▶ **WHAT IS EXPECTED**
Could you copy every line from the material below in which "part" appears?

════════════════

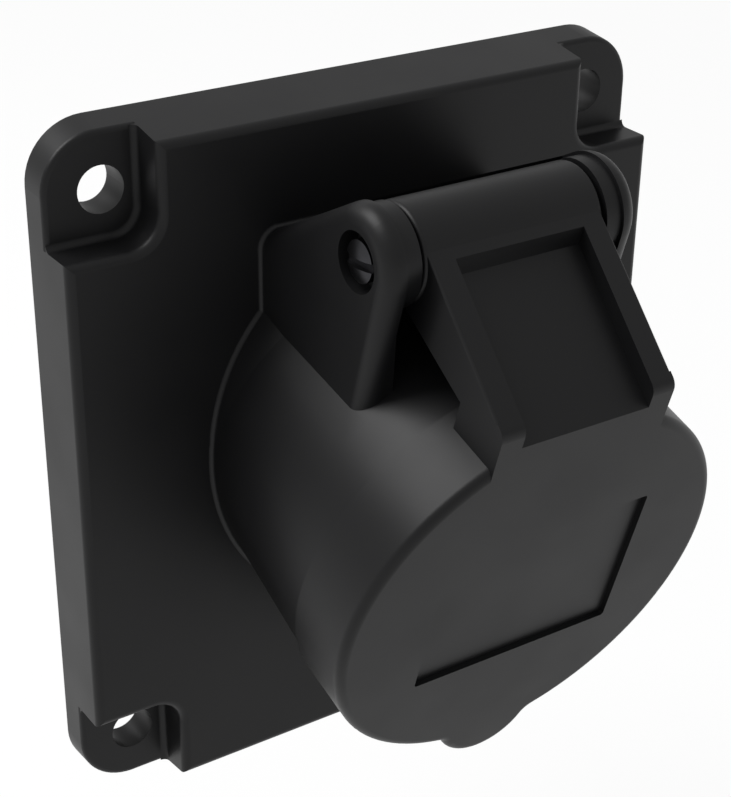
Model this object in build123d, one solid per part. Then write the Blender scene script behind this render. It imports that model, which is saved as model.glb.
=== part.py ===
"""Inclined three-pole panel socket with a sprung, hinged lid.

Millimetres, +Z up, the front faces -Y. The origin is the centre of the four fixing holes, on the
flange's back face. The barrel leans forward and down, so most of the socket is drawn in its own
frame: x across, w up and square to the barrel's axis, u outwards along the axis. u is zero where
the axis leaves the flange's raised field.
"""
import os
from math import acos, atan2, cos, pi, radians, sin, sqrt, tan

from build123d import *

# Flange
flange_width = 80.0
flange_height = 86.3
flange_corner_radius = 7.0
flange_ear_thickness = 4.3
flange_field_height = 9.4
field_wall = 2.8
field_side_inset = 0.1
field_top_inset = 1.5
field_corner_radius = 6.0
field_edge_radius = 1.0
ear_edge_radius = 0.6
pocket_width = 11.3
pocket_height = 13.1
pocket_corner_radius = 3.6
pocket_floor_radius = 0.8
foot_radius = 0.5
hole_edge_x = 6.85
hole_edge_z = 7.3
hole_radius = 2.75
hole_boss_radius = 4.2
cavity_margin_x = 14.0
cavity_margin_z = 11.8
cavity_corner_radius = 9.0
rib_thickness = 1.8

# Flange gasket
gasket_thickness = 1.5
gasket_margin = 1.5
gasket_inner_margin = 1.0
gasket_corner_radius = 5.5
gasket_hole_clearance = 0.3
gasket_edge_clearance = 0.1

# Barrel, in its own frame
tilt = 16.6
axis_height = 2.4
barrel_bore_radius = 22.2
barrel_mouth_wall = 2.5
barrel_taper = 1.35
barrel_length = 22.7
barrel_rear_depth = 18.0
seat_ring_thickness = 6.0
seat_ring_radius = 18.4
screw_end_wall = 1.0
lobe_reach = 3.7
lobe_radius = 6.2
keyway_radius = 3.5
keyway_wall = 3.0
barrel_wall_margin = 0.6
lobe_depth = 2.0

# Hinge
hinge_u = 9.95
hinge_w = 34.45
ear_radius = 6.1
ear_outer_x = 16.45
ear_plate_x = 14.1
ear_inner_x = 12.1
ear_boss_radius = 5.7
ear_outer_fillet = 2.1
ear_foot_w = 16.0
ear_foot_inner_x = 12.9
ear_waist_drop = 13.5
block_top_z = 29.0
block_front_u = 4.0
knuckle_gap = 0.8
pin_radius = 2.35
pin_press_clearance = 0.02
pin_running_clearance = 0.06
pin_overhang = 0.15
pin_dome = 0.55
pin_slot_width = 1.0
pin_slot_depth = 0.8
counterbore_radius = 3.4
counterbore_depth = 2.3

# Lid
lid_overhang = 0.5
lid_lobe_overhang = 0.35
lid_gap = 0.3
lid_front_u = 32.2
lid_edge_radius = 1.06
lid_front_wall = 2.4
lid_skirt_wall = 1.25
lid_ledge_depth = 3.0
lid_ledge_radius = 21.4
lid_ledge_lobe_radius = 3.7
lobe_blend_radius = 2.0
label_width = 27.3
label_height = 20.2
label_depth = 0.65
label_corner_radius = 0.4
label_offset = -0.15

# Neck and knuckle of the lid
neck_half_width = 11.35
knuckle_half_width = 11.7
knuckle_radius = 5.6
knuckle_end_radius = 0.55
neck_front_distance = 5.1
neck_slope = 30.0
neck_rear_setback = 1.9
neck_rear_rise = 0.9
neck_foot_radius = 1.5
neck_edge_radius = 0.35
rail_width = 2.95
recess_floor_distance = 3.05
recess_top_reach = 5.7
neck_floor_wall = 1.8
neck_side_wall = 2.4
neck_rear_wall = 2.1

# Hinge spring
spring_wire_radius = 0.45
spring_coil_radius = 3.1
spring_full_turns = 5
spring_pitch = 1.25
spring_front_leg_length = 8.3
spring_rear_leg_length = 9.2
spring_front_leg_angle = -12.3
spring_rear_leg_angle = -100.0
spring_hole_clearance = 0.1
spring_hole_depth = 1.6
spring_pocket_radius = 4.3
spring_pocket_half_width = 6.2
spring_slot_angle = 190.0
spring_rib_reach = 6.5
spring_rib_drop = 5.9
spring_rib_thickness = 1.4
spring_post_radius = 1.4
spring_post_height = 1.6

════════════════

▶ **TASK OUTPUT**
Model this object in build123d, one solid per part. Then write the Blender scene script behind this render. It imports that model, which is saved as model.glb.
=== part.py ===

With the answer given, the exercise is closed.